Unfortunately, resolving directories early would mean missing any
renames whose source or destination is underneath that directory.
If we somehow knew there weren't any renames under the directory in
question, then we could resolve it early. Sadly, it is impossible to
determine whether there are renames under the directory in question
without recursing into it, and this has traditionally kept us from ever
implementing such an optimization.
In commit f89b4f2bee ("merge-ort: skip rename detection entirely if
possible", 2021-03-11), we added an additional reason that rename
detection could be skipped entirely -- namely, if no *relevant* sources
were present. Without completing collect_merge_info_callback(), we do
not yet know if there are no relevant sources. However, we do know that
if the current directory on one side matches the merge base, then every
source file within that directory will not be RELEVANT_CONTENT, and a
few simple checks can often let us rule out RELEVANT_LOCATION as well.

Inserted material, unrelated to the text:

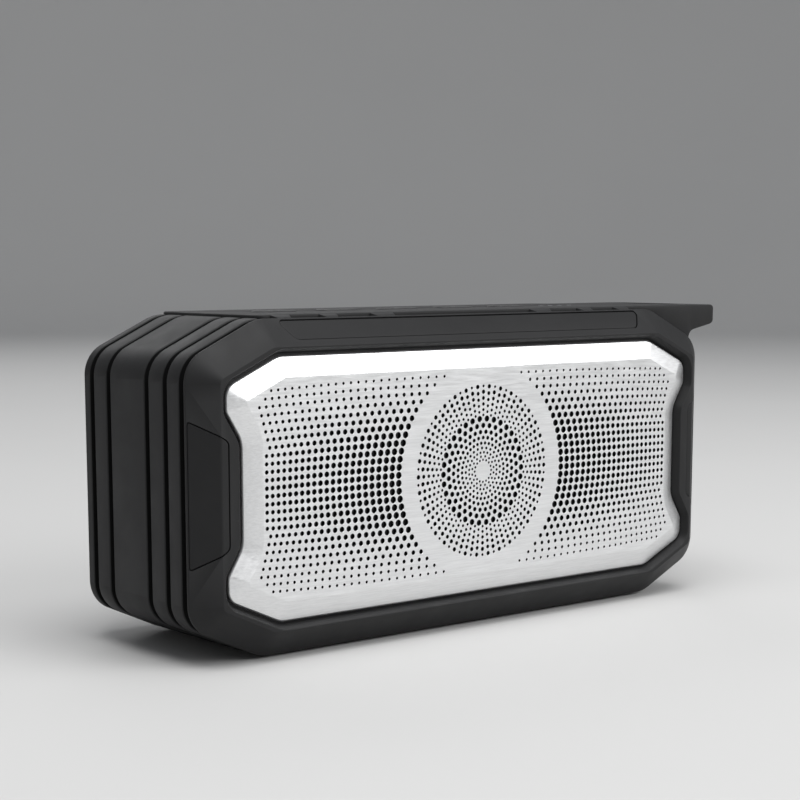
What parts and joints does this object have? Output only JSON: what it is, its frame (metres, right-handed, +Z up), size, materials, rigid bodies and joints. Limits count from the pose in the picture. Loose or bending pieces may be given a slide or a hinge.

This suggests we can just defer recursing into such directories until
the end of collect_merge_info.
Since the deferred directories are known to not add any relevant sources
due to the above properties, then if there are no relevant sources after
we've traversed all paths other than the deferred ones, then we know
there are not any relevant sources. Under those conditions, rename
detection is unnecessary, and that means we can resolve the deferred
directories without recursing into them.
Note that the logic for skipping rename detection was also modified
further in commit 76e253793c ("merge-ort, diffcore-rename: employ cached
renames when possible", 2021-01-30); in particular rename detection can
be skipped if we already have cached renames for each relevant source.
We can take advantage of this information as well with our deferral of
recursing into directories where one side matches the merge base.
Add some data structures that we will use to do these deferrals, with
some lengthy comments explaining their purpose.